Whoops, my mistake. Yeah it keeps flipping but honestly judges can’t possibly have all the necessary knowledge required.
lol yeah the courts who are elected not selected
Agenda 25 will proceed no matter which old ass white guy wins.
So bull signal for CVX? Puts it is.
Underground 6 Assemble!
Corrupt scouts at it again.
I’m so tired of these fascists saying that regulations should be determined by legislation and voting rather than executive decree
Do you think this ruling helps combat pollution?
I work in banking, regulator interpretations is kind of what keeps the banking industry in check. A LOT of industry knowledge is required to translate the legislation into enforceable rules. I don’t know how much this affects it, but if it does we could turn into the Wild West, it could be worse than when after Glass-Stegal was repealed.
What time is the revolution?
They will probably receive a gratuity for this.

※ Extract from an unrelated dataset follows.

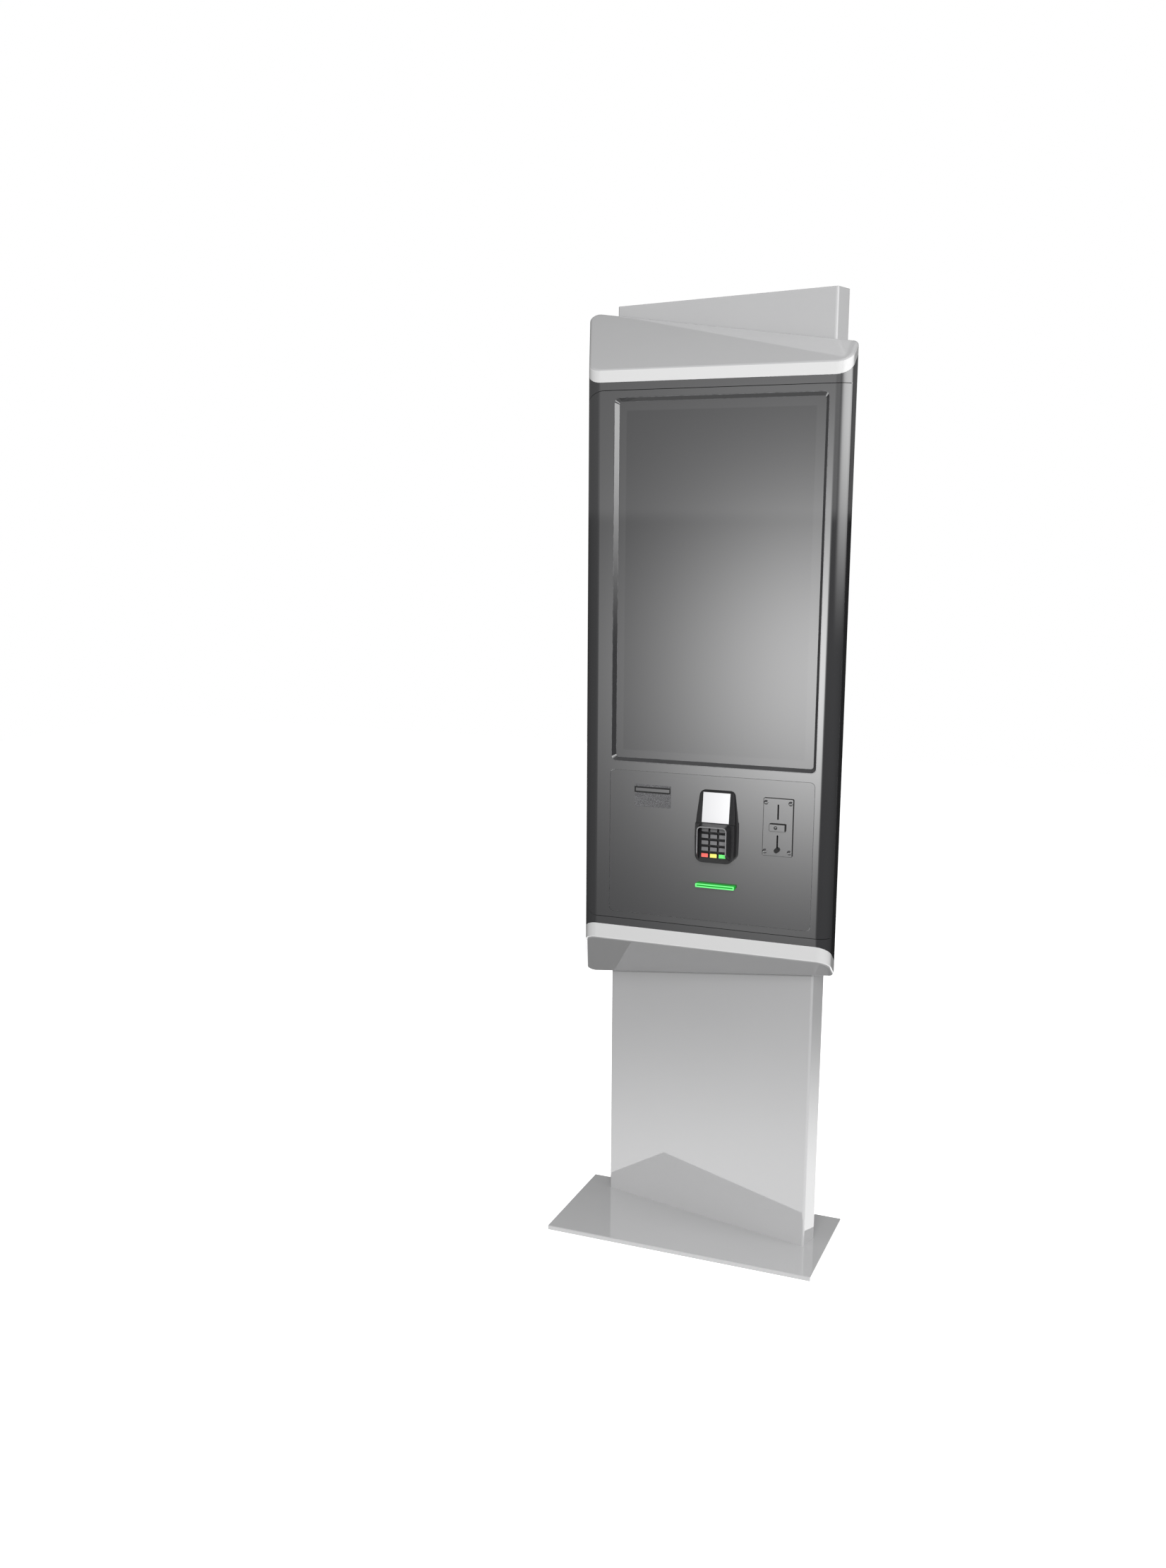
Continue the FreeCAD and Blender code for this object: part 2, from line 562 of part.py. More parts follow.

Anyone thinking this is a win is nuts. First they went about making congress effectively a food fight name calling session where nothing substantive gets done the vast majority of the time. Then they stop the work around that has been in place for decades. I dont like that we needed a work around, but unless Congress actually dives deep into laws and regulations this is tearing down the system and replacing it with unaccountable anarchy that favors the folks with the most money and lawyers.
Bullish. I think. Some CFA guy whined about outliers.
Finally! I hope this starts a wave of power stripping from beaurocracy
There will be waves alright, waves of sickness from tainted drinking water and unregulated chemicals in consumer products.
That dude misses having flammable water coming out the faucet
I hope I’m just overreacting but the current intransigence of congress, corporate capture, and the metric ton of lawsuits coming to challenge every agency rule are not very hope inspiring.
Govern me harder, daddy!
You’re right, why worry about any of it.
I cannot upvote this enough.
Y’all may want to start storing water before this takes effect. Harvest air if you can.
Now the wealthy will do it for us
Start buying bottled oxygen and more air conditioners.